Department of the Legislative Assembly, Northern Territory Government

Mr LUGG - 1998-10-13

My question concerns the Adelaide River bridge. I understand there is now an interim report ready from expert consultants, and I ask the minister if he is in a position to outline the reasons why the bridge collapsed and when it might be back in service?

ANSWER

Madam Speaker, I have indeed received an interim report. We are still awaiting the final report from Sinclair Knight Mertz. They were commissioned to investigate the possible causes of the partial collapse of the bridge. They are recognised experts in corrosion and have provided an interim report which indicates that corrosion at a rate of 7 times than expected had completely eaten through the base of at least 2 piles of pier 6 on the Adelaide River bridge.

When the final report has been received the information will be made available to engineers operating in similar areas so that these issues can be addressed in future and similar designs can be taken into consideration in the construction of such future projects.

The interim report details 5 contributing causes that have been identified for the severe corrosion of the steel piles. They are: Abrasion - screen velocities range from 1 metre per second in the dry season to 3.5 metres per second in the monsoon season, and sediments carried by the water have abraded the pile coatings and have continuously removed protection against corrosion as they would have formed, thus accelerating the corrosion. Sulfide mud - mud removed at the bridge site has been significant over the past 30 years. The oxygen rich fresh water of successive flood seasons has carried the mud away from the river bed in the vicinity of the bridge and in doing so has exposed sulphides. Oxidisation has led to the production of weak sulphuric acid which has a direct chemical attack on the piles, and this one here is, and I won’t make the same mistake as I did in the Katherine River where I confused orgasms and organisms, but there is in fact extensive colonies of sulphate reducing bacteria found on the piles. These bacteria cling to the pile steel and seem to be more prevalent on bare steel sections of the pile than the coating sections. They may in fact contribute to the degradation of the coral tar epoxy coating system itself. The by-products of the sulphur reducing bacteria ...

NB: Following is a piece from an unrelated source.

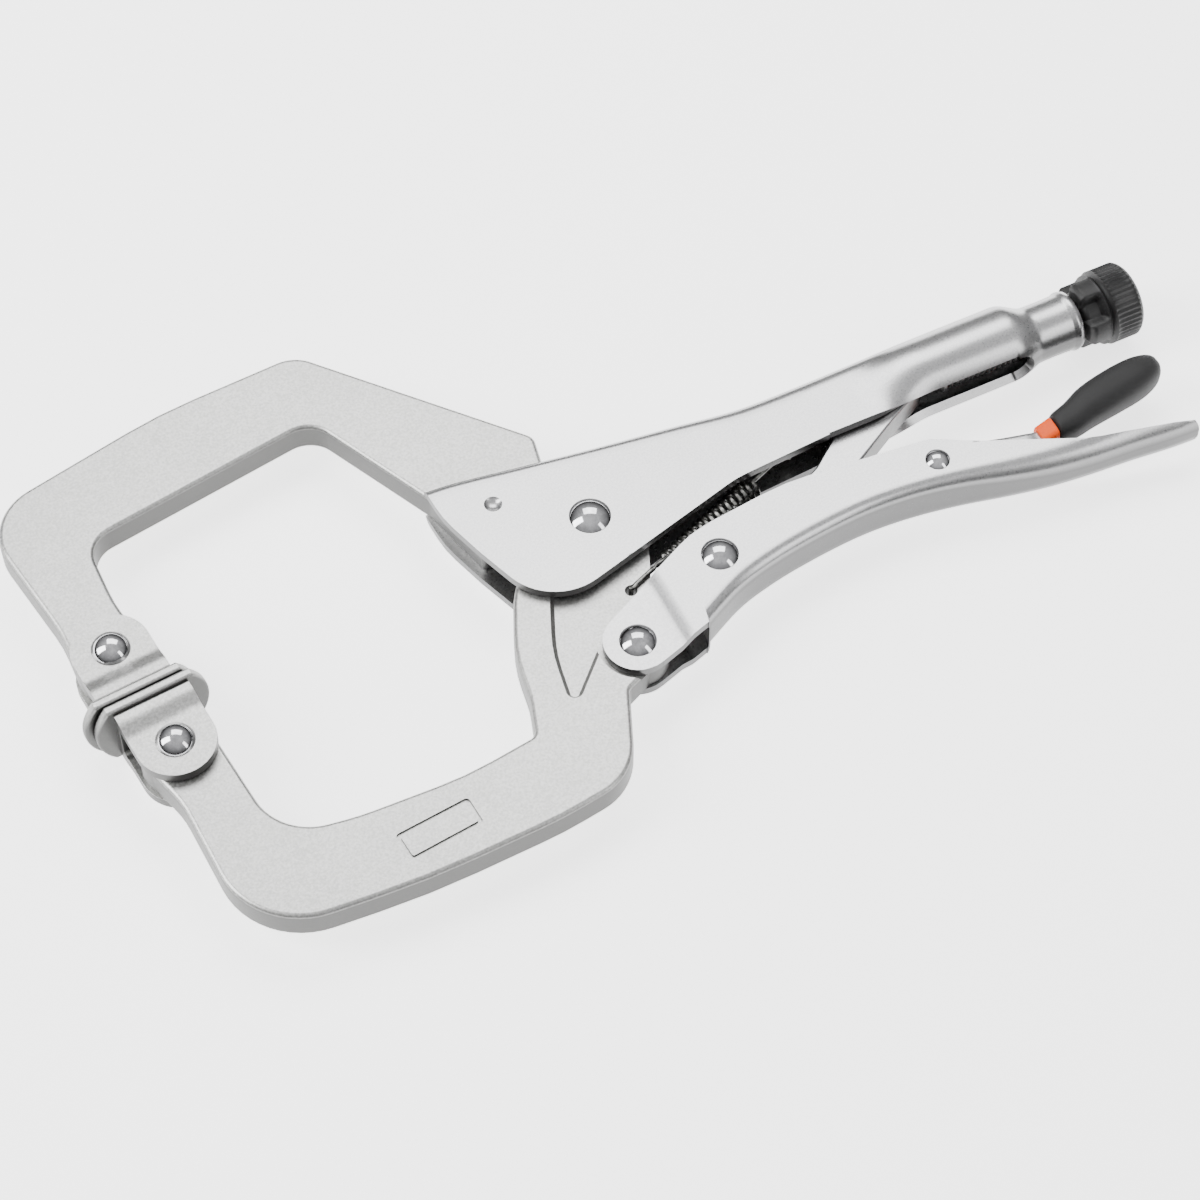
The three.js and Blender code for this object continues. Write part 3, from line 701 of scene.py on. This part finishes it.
def makeLowerHandle(cfg):
    stations = [-16, -12, -8, -4, 0, 3.4, 5, 6.8, 8, 9.2, 10.4, 12]
    stations += [14 + 2.0 * k for k in range(65)] + [144]
    perSide = 22

    def backAt(x):
        straight = [s for s in cfg["back"] if s[0] <= 12]
        x = max(x, straight[0][0])
        if x <= 12:
            i = max(k for k, s in enumerate(straight[:-1]) if s[0] <= x)
            (nearX, nearY), (farX, farY) = straight[i], straight[i + 1]
            return mix(nearY, farY, (x - nearX) / (farX - nearX))
        return along(cfg["back"][2:], x)

    # back, half width, bend and depth of the fold at x, thinned by inset for the inside
    def section(x, inset):
        back = backAt(x)
        half = mix(shared["earHalf"], shared["cheekHalf"], smooth(x, 3.4, 6.8))
        bend = mix(*cfg["bend"], smooth(x, 70, 118))
        lips = cfg["lips"] if inset == 0 else cfg["lips"] + 1
        return back + inset, half - inset, bend - inset, lips - back - inset

    # outside less inside, each a closed solid: a thickened skin would fold through itself at the ears
    body = foldedSolid("lowerHandle", stations, perSide, lambda x: section(x, 0))
    past = [stations[0] - 1, *stations, stations[-1] + 1]
    combine(body, foldedSolid("inside", past, perSide, lambda x: section(x, shared["sheet"])))
    sideShape = plate("side", roundCorners(cfg["side"]), -12, 12)
    combine(sideShape, drum("ears", handlePivot, shared["earRadius"], sides=72), "UNION")
    combine(body, sideShape, "INTERSECT")
    combine(body, plate("belowEar", roundCorners(cfg["belowEar"]), -12, 12))
    plan = plate("plan", roundCorners(cfg["plan"]), -5, 55)
    plan.data.transform(Matrix.Rotation(math.radians(90), 4, "X"))
    combine(body, plan, "INTERSECT")
    pivots = {"handle": handlePivot, "link": linkPivot, "lever": leverPivot}
    for pivot, radius in cfg["holes"]:
        combine(body, drum("hole", pivots[pivot], radius))
    softenEdges(body, shared["sheetEdge"], 2)
    return finishPiece(body, "handle", nickelPlatedSheet, "lower_handle")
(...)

Mr Bailey: Didn’t anyone check for 20 years?

Mr COULTER: No it’s not something that people said: ‘Let’s jump into the Adelaide River and go down and see if we have got any sulphite reducing bacteria alive down there’.

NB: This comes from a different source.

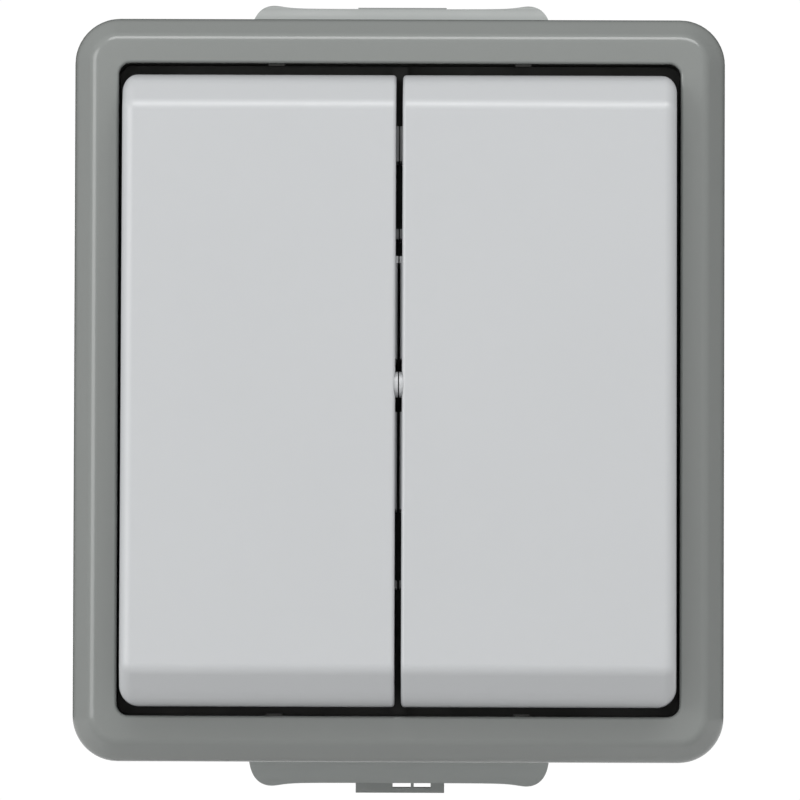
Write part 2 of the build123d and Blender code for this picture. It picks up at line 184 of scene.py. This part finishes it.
def metal(name, c_lo, c_hi, r_lo, r_hi, stretch, grain=0.00001):
    """Rolled, drawn or turned metal: colour and gloss run along the grain."""
    m = Mat(name)
    m.set(Metallic=1.0)
    along = m.scaled(*stretch)
    f = m.noise(900, 5, 0.65, along)
    m.color(m.ramp(f, [(0.3, c_lo), (0.7, c_hi)]))
    m.rough(m.span(m.noise(500, 3, 0.6, along), 0.3, 0.7, r_lo, r_hi))
    return m.bump(f, 0.4, grain)


BRASS = metal("contact_brass", rgb(190, 150, 74), rgb(216, 180, 104), 0.24, 0.38, (1, 1, 0.08))
SILVER = metal("contact_silver", rgb(206, 205, 200), rgb(232, 231, 227), 0.20, 0.34, (1, 1, 1))
ZINC = metal("zinc_plated_steel", rgb(168, 171, 176), rgb(198, 201, 205), 0.26, 0.42, (1, 0.15, 1))
SPRING = metal("drawn_spring_wire", rgb(132, 134, 137), rgb(165, 167, 170), 0.22, 0.36, (1, 0.3, 1))
RUBBER = rubber()
CREAM = thermoset()

SLOT = {"housing_grey": HOUSING, "frame_grey": FRAME, "gland_grey": GLAND, "carrier_black": CARRIER,
        "black_rubber": RUBBER, "rocker_light_grey": ROCKER, "stem_white": STEM, "insert_cream": CREAM,
        "zinc_steel": ZINC, "contact_brass": BRASS, "contact_silver": SILVER, "spring_steel": SPRING}
for sub in frame["record"]["subparts"]:
    o = nodes[sub["node"]]
    o.data.materials.clear()
    o.data.materials.append(SLOT[sub["material_slot"]].m)

# ------------------------------------------------------------------ copies of the springs, carried with their rockers
coils = {}
for side in ("left", "right"):
    node = nodes[side + "_plunger_spring"]
    coil = node.copy()
    coil.data = node.data.copy()
    coil.name = side + "_spring_coil"
    scene.collection.objects.link(coil)
    coils[side] = coil

# ------------------------------------------------------------------ shading of the pieces
for name, o in list(nodes.items()) + list(coils.items()):
    for p in o.data.polygons:
        p.use_smooth = True
    w = o.modifiers.new("weld", "WELD")
    w.merge_threshold = 0.000002
    e = o.modifiers.new("hard edges", "EDGE_SPLIT")
    e.split_angle = math.radians(28)
    n = o.modifiers.new("face weighted", "WEIGHTED_NORMAL")
    n.mode = "FACE_AREA"
    n.weight = 50

# the plunger's shoulder meets the coil 6.3 mm from the coil's fixed end and moves 0.5 mm
for side, x in (("left", -0.0142), ("right", 0.0142)):
    coil = coils[side]
    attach(coil, side + "_rocker")
    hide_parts(side + "_plunger_spring")
    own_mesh(coil)

# ------------------------------------------------------------------ floor, light, camera
floor_mesh = bpy.data.meshes.new("floor")
ring = [(1.1 * math.cos(a), 1.1 * math.sin(a), -0.075) for a in (math.tau * i / 96 for i in range(96))]
floor_mesh.from_pydata(ring, [], [list(range(96))])
floor = bpy.data.objects.new("floor", floor_mesh)
scene.collection.objects.link(floor)
FLOOR = Mat("pale_floor")
FLOOR.color(FLOOR.ramp(FLOOR.noise(6, 3), [(0.3, (0.80, 0.80, 0.80, 1)), (0.7, (0.84, 0.84, 0.84, 1))]))
FLOOR.set(Roughness=0.85)
floor_mesh.materials.append(FLOOR.m)

world = bpy.data.worlds.new("studio")
scene.world = world
world.use_nodes = True
wt = world.node_tree
bg = wt.nodes["Background"]
geo = wt.nodes.new("ShaderNodeTexCoord")
sep = wt.nodes.new("ShaderNodeSeparateXYZ")
wt.links.new(geo.outputs["Generated"], sep.inputs[0])


def wmath(op, a, b=None, clamp=False):
    n = wt.nodes.new("ShaderNodeMath")
    n.operation = op
    n.use_clamp = clamp
    for i, v in enumerate((a, b)):
        if v is None:
            continue
        if isinstance(v, (int, float)):
            n.inputs[i].default_value = v
        else:
            wt.links.new(v, n.inputs[i])
    return n.outputs[0]


# a soft tent, brightest in front and below; seen directly, the backdrop is plain white
tent = TENT["base"]
for axis, k in (("X", TENT["x"]), ("Y", TENT["y"]), ("Z", TENT["z"])):
    tent = wmath("ADD", wmath("MULTIPLY", sep.outputs[axis], k), tent)
# the room behind the wall plane is dark, so edges that turn away go darker
behind = wmath("SUBTRACT", 1.7, wmath("MULTIPLY", sep.outputs["Y"], 1.9), clamp=True)
tent = wmath("MULTIPLY", wmath("MAXIMUM", tent, 0.03), behind)
seen = wt.nodes.new("ShaderNodeLightPath").outputs["Is Camera Ray"]
mix = wmath("ADD", wmath("MULTIPLY", seen, 1.02), wmath("MULTIPLY", tent, wmath("SUBTRACT", 1.0, seen)))
cc = wt.nodes.new("ShaderNodeCombineXYZ")
for i in range(3):
    wt.links.new(mix, cc.inputs[i])
wt.links.new(cc.outputs[0], bg.inputs["Color"])
bg.inputs["Strength"].default_value = 1.0


def softbox(name, where, target, w, h, power, color=(1, 1, 1)):
    d = bpy.data.lights.new(name, "AREA")
    d.shape = "RECTANGLE"
    d.size, d.size_y = w, h
    d.energy = power
    d.color = color
    o = bpy.data.objects.new(name, d)
    scene.collection.objects.link(o)
    o.location = where
    o.rotation_euler = (Vector(target) - Vector(where)).to_track_quat("-Z", "Y").to_euler()
    return o


def radiant(radiance, w, h):
    """Power of a rectangular light that shows the given brightness."""
    return radiance * math.pi * w * h


aim = (0, -0.045, 0)
softbox("key_above", (0.14, -0.66, 0.84), aim, 1.15, 0.46, radiant(KEY, 1.15, 0.46))
softbox("bank_left", (-0.74, -0.63, -0.02), aim, 0.62, 0.95, radiant(SIDE, 0.62, 0.95))

# The camera stands a little below and to the right of the middle of the switch.
DIST = 0.800
BELOW = math.radians(1.5)
RIGHT = math.radians(0.35)
ROLL = math.radians(0.19)
centre = Vector((0.0, -0.0445, 0.0))
cam_data = bpy.data.cameras.new("camera")
cam = bpy.data.objects.new("camera", cam_data)
scene.collection.objects.link(cam)
away = Vector((math.sin(RIGHT) * math.cos(BELOW), -math.cos(RIGHT) * math.cos(BELOW), -math.sin(BELOW)))
cam.location = centre + away * DIST
cam.rotation_mode = "QUATERNION"
cam.rotation_quaternion = (-away).to_track_quat("-Z", "Y") @ Quaternion((0, 0, 1), ROLL)
cam_data.sensor_width = 36.0
cam_data.lens = 36.0 * DIST / (800 * 0.10134 * MM)
cam_data.shift_x = (400 - 398.95) / 800
cam_data.shift_y = -(400 - 390.1) / 800
cam_data.clip_start, cam_data.clip_end = 0.05, 20.0
scene.camera = cam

Mr Bailey: So you wait until it falls down …

Madam SPEAKER: Order!

Mr COULTER: The by-products of sulphate - well they do not all have the hindsight that you have.

A member interjecting.

Mr COULTER: Obviously you are a very wise person.

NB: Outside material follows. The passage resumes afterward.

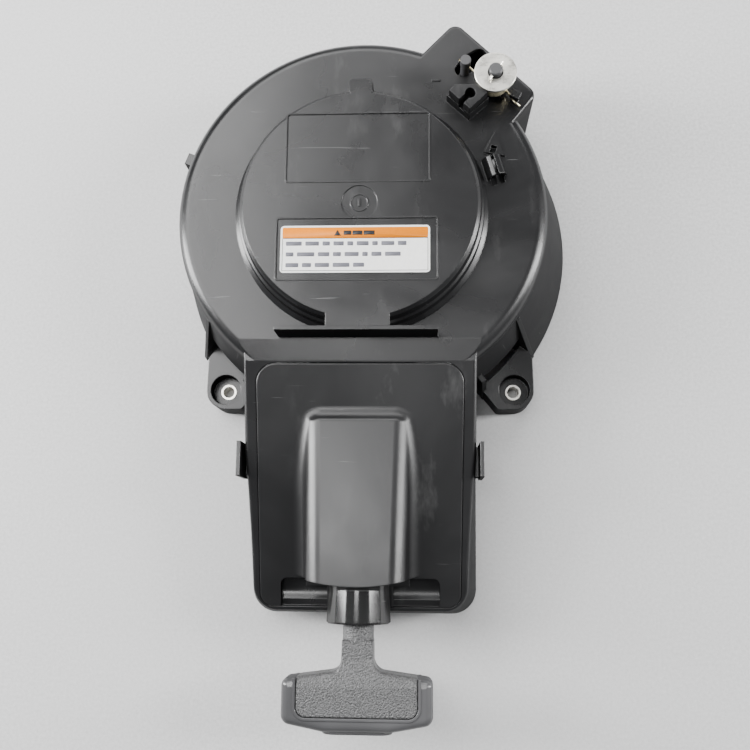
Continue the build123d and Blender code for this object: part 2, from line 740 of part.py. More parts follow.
with BuildPart() as rope_sheave:
    with BuildSketch(Plane.XZ):
        with BuildLine():
            Polyline(
                (BUSH_R, SHEAVE_HUB_LOW), (BUSH_R, HUB_TOP), (HUB_R, HUB_TOP), (HUB_R, SHEAVE_TOP),
                (SHEAVE_GROOVE_R - 3, SHEAVE_TOP), (SHEAVE_GROOVE_R, SHEAVE_TOP - 4),
                (SHEAVE_GROOVE_R, ROPE_Z + GROOVE_HALF + FLANGE_T),
                (SHEAVE_R, ROPE_Z + GROOVE_HALF + FLANGE_T),
                (SHEAVE_R, ROPE_Z + GROOVE_HALF), (SHEAVE_GROOVE_R, ROPE_Z + GROOVE_HALF),
                (SHEAVE_GROOVE_R, ROPE_Z - GROOVE_HALF), (SHEAVE_R, ROPE_Z - GROOVE_HALF),
                (SHEAVE_R, SHEAVE_LOW), (SHEAVE_GROOVE_R - 4, SHEAVE_LOW),
                (SHEAVE_GROOVE_R - 4, SHEAVE_TOP - FLANGE_T), (HUB_R, SHEAVE_TOP - FLANGE_T),
                (HUB_R, SHEAVE_HUB_LOW), (BUSH_R, SHEAVE_HUB_LOW),
            )
        make_face()
    revolve(axis=Axis.Z)
    # ribs between hub and rim
    with BuildSketch(Plane.XY.offset(SHEAVE_LOW + 1)):
        with PolarLocations(38, 8):
            Rectangle(43, 2.4)
    extrude(amount=SHEAVE_TOP - SHEAVE_LOW - 3)
    # hole that leads the rope in to its knot
    with BuildSketch(KNOT_PLANE):
        Circle(ROPE_R + 0.2)
    extrude(amount=SHEAVE_GROOVE_R - 48, mode=Mode.SUBTRACT)
    # bosses for the pawls and the ring that joins them
    with BuildSketch(Plane.XY.offset(SHEAVE_HUB_LOW)):
        with PolarLocations(PAWL_PIVOT_R, 2):
            Circle(7.0)
        Circle(36)
        Circle(33.5, mode=Mode.SUBTRACT)
        with PolarLocations(PAWL_PIVOT_R, 2):
            Circle(7.0)
    extrude(amount=SHEAVE_TOP - SHEAVE_HUB_LOW - 1)
    # notches for the start-in-gear lock in the upper flange
    with BuildSketch(Plane.XY.offset(ROPE_Z + GROOVE_HALF)):
        with PolarLocations(NOTCH_DEPTH_R + NOTCH_R, NOTCH_COUNT, start_angle=NOTCH_ANGLE):
            Circle(NOTCH_R)
        with PolarLocations(NOTCH_DEPTH_R + NOTCH_R + 5, NOTCH_COUNT, start_angle=NOTCH_ANGLE):
            Rectangle(10, 2 * NOTCH_R)
    extrude(amount=FLANGE_T, mode=Mode.SUBTRACT)
    # slot in the hub that takes the inner end of the spring
    with BuildSketch(Plane.XY.offset(STRIP_LOW - 1)):
        with Locations((HUB_R - 1, 0)):
            Rectangle(4, 2)
    extrude(amount=20, mode=Mode.SUBTRACT)
    # holes for the pawl pins
    with Locations(Plane.XY.offset(SHEAVE_HUB_LOW)):
        with PolarLocations(PAWL_PIVOT_R, 2):
            Hole(2.5, 9)
write(rope_sheave.part, "rope_sheave")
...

The by-products of sulphate reducing bacteria include a sulphide slime, which is a low pH and, therefore, attacks the steel resulting in large pit corrosion behind the mushroom-like head of each colony. So we actually have a bacteria down there that is eating the steel away. The fourth is the galvanic action within piles which is electrolysis, and the galvanic action between the pile groups.

Madam Speaker, the bridge is expected to be open to all traffic at the end of October. Initially it will be a single lane only, while the new bitumen is laid and linemarking and guard rails are completed, but all works are expected to be completed in mid to late November. What we have now done is to go out and do extensive testing right across the Northern Territory of any structure, anywhere, that is in the ground, including Alice Springs, because of the salt movements within the Alice Springs area. So we have checked water towers and electric piles, electric posts, anything that is in the ground.

We do, of course, have to look at a number of other bridges in the Northern Territory now, as a result of obtaining this information. Bridges like the South Alligator and the Vic River will certainly be tested now that we know what is happening in these areas. They have similar conditions. We do not believe that the same problems would exist, for example, in the Mary River which has more fresh water, it has a different sand, and we think that that probably is not facing the same turmoil as the Adelaide River bridge piles actually faced.

It is interesting and I will make the following comments. I would like to thank all those people who have been working on the bridge day and night to get the bridge opened. They have done a fantastic job. It has cost us a lot more than what we originally thought it would but it really is a tribute to the engineers and the people out there who have dedicated a fair bit of their lives in recent months to getting this bridge opened. But when you are up against a kind of steel eating bacteria - the Northern Territory certainly has some anomalies which you probably wouldn’t find in many other parts of the world.

Indeed this is, I think, the first time that this bacteria has been found in the tropics. It is known to exist in other more temperate regions and this is the first discovery of it here.